** begin Provided material **
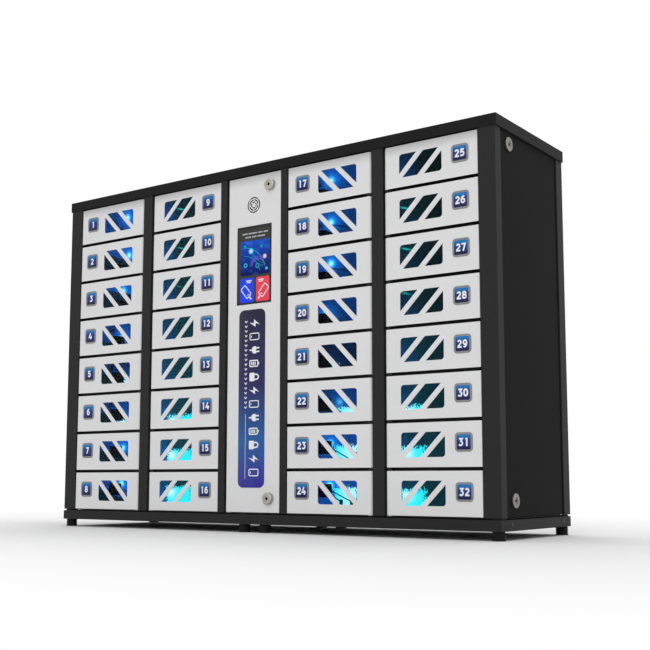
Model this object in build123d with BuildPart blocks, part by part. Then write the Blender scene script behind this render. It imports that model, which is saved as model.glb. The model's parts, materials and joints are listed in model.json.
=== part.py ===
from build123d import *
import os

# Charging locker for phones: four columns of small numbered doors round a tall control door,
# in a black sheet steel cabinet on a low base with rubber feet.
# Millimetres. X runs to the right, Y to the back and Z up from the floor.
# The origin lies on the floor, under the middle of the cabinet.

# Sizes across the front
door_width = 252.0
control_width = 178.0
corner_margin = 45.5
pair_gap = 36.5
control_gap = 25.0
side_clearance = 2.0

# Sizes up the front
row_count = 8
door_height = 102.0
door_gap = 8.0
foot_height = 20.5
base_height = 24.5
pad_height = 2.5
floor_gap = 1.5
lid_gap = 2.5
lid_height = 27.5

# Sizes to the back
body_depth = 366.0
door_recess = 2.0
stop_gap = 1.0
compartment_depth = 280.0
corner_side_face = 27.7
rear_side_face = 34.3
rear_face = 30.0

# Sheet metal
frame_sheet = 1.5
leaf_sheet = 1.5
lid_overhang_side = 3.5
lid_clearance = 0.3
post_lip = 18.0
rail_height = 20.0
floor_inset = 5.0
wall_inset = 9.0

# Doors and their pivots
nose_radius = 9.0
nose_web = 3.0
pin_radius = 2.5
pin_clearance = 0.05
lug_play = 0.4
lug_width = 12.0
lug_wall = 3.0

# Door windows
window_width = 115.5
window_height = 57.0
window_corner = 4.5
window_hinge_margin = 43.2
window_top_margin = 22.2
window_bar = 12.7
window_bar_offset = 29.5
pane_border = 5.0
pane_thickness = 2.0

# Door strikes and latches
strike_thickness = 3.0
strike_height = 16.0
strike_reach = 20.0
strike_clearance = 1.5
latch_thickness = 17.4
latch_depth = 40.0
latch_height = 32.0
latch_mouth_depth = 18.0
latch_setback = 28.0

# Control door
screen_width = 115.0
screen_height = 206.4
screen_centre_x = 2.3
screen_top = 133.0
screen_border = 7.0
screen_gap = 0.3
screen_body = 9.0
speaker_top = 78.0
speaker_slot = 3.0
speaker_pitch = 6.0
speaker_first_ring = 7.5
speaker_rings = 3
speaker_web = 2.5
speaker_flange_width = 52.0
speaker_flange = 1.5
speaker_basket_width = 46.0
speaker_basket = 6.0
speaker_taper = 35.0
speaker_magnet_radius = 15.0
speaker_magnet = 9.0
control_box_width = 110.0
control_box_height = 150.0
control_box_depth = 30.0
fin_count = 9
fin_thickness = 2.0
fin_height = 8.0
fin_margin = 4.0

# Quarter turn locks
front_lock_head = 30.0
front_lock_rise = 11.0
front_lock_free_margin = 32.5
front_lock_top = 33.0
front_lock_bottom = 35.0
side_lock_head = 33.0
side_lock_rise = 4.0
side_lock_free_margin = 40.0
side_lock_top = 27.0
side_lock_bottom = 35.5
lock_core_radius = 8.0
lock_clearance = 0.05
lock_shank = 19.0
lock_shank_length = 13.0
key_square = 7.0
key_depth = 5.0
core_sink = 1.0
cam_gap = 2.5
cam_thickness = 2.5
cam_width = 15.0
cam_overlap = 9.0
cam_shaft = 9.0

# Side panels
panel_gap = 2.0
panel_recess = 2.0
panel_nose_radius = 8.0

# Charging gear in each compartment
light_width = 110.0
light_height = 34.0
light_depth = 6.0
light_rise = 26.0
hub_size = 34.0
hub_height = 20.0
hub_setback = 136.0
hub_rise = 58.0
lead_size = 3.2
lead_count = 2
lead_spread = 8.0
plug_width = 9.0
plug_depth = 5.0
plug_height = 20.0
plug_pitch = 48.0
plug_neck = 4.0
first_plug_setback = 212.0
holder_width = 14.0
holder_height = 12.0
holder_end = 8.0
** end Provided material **
*Task statement*
Give back the whole listing exactly as it reads.

*Full output*
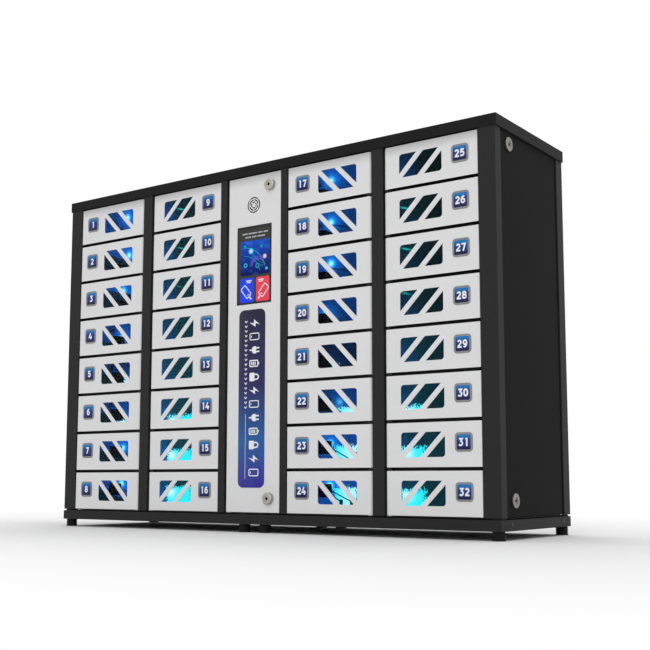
Model this object in build123d with BuildPart blocks, part by part. Then write the Blender scene script behind this render. It imports that model, which is saved as model.glb. The model's parts, materials and joints are listed in model.json.
=== part.py ===
from build123d import *
import os

# Charging locker for phones: four columns of small numbered doors round a tall control door,
# in a black sheet steel cabinet on a low base with rubber feet.
# Millimetres. X runs to the right, Y to the back and Z up from the floor.
# The origin lies on the floor, under the middle of the cabinet.

# Sizes across the front
door_width = 252.0
control_width = 178.0
corner_margin = 45.5
pair_gap = 36.5
control_gap = 25.0
side_clearance = 2.0

# Sizes up the front
row_count = 8
door_height = 102.0
door_gap = 8.0
foot_height = 20.5
base_height = 24.5
pad_height = 2.5
floor_gap = 1.5
lid_gap = 2.5
lid_height = 27.5

# Sizes to the back
body_depth = 366.0
door_recess = 2.0
stop_gap = 1.0
compartment_depth = 280.0
corner_side_face = 27.7
rear_side_face = 34.3
rear_face = 30.0

# Sheet metal
frame_sheet = 1.5
leaf_sheet = 1.5
lid_overhang_side = 3.5
lid_clearance = 0.3
post_lip = 18.0
rail_height = 20.0
floor_inset = 5.0
wall_inset = 9.0

# Doors and their pivots
nose_radius = 9.0
nose_web = 3.0
pin_radius = 2.5
pin_clearance = 0.05
lug_play = 0.4
lug_width = 12.0
lug_wall = 3.0

# Door windows
window_width = 115.5
window_height = 57.0
window_corner = 4.5
window_hinge_margin = 43.2
window_top_margin = 22.2
window_bar = 12.7
window_bar_offset = 29.5
pane_border = 5.0
pane_thickness = 2.0

# Door strikes and latches
strike_thickness = 3.0
strike_height = 16.0
strike_reach = 20.0
strike_clearance = 1.5
latch_thickness = 17.4
latch_depth = 40.0
latch_height = 32.0
latch_mouth_depth = 18.0
latch_setback = 28.0

# Control door
screen_width = 115.0
screen_height = 206.4
screen_centre_x = 2.3
screen_top = 133.0
screen_border = 7.0
screen_gap = 0.3
screen_body = 9.0
speaker_top = 78.0
speaker_slot = 3.0
speaker_pitch = 6.0
speaker_first_ring = 7.5
speaker_rings = 3
speaker_web = 2.5
speaker_flange_width = 52.0
speaker_flange = 1.5
speaker_basket_width = 46.0
speaker_basket = 6.0
speaker_taper = 35.0
speaker_magnet_radius = 15.0
speaker_magnet = 9.0
control_box_width = 110.0
control_box_height = 150.0
control_box_depth = 30.0
fin_count = 9
fin_thickness = 2.0
fin_height = 8.0
fin_margin = 4.0

# Quarter turn locks
front_lock_head = 30.0
front_lock_rise = 11.0
front_lock_free_margin = 32.5
front_lock_top = 33.0
front_lock_bottom = 35.0
side_lock_head = 33.0
side_lock_rise = 4.0
side_lock_free_margin = 40.0
side_lock_top = 27.0
side_lock_bottom = 35.5
lock_core_radius = 8.0
lock_clearance = 0.05
lock_shank = 19.0
lock_shank_length = 13.0
key_square = 7.0
key_depth = 5.0
core_sink = 1.0
cam_gap = 2.5
cam_thickness = 2.5
cam_width = 15.0
cam_overlap = 9.0
cam_shaft = 9.0

# Side panels
panel_gap = 2.0
panel_recess = 2.0
panel_nose_radius = 8.0

# Charging gear in each compartment
light_width = 110.0
light_height = 34.0
light_depth = 6.0
light_rise = 26.0
hub_size = 34.0
hub_height = 20.0
hub_setback = 136.0
hub_rise = 58.0
lead_size = 3.2
lead_count = 2
lead_spread = 8.0
plug_width = 9.0
plug_depth = 5.0
plug_height = 20.0
plug_pitch = 48.0
plug_neck = 4.0
first_plug_setback = 212.0
holder_width = 14.0
holder_height = 12.0
holder_end = 8.0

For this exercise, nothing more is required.